So if Bitcoin goes to be $100 trillion market, and then we have 10% of that, 20% of that being met in treasury demand from stable coin providers, because that's how you make it liquid. That's how you transact with Bitcoin.
There we go. We've got $20 trillion. We've basically solved our debt crisis by selling it to this one tech firm. Then you go to look at the tech firm, perfect transition into PayPal.
Then you get to look into the tether firm and you look at these people and they have incredible connections to the incoming Trump administration and the PayPal mafia.
I've been very wary of Peter Thiel and the PayPal mafia, but I hadn't really looked into early PayPal history. Um, and I read this book. I actually have it, uh, right here. I will show, um, This guy, Eric Jackson, he was an early marketing employee at PayPal, and he wrote this book called The PayPal Wars. That's a book that just explains kind of the foundation of the formation of PayPal. And in it, he talks about this meeting that he had as soon as he got hired. And Thiel calls the group together. There's like 20 of them at that point, you know.

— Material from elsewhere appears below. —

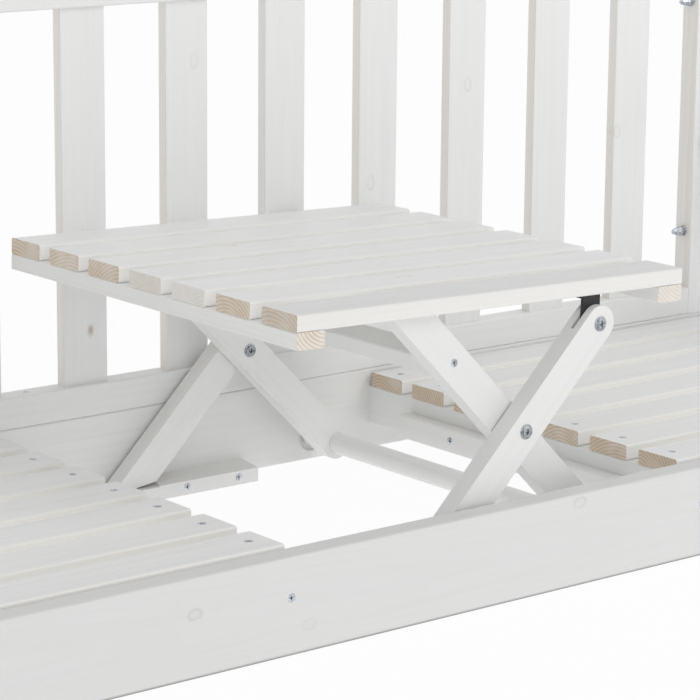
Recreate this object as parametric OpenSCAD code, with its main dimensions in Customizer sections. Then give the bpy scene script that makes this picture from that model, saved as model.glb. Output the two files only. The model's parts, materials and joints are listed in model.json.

And he calls the group together and he explains why PayPal, like what PayPal is going to do. And what he says is that we're going to establish this new world currency. And the way we're going to do it is we are going to allow people across the world using the internet and the digitalization of the dollar to give citizens of the world of other nation states, the ability to opt out of their national local currency, which is, you know, hyperinflating or having all of these issues, debanking issues, will allow them with an internet connection to have access to the US dollar system.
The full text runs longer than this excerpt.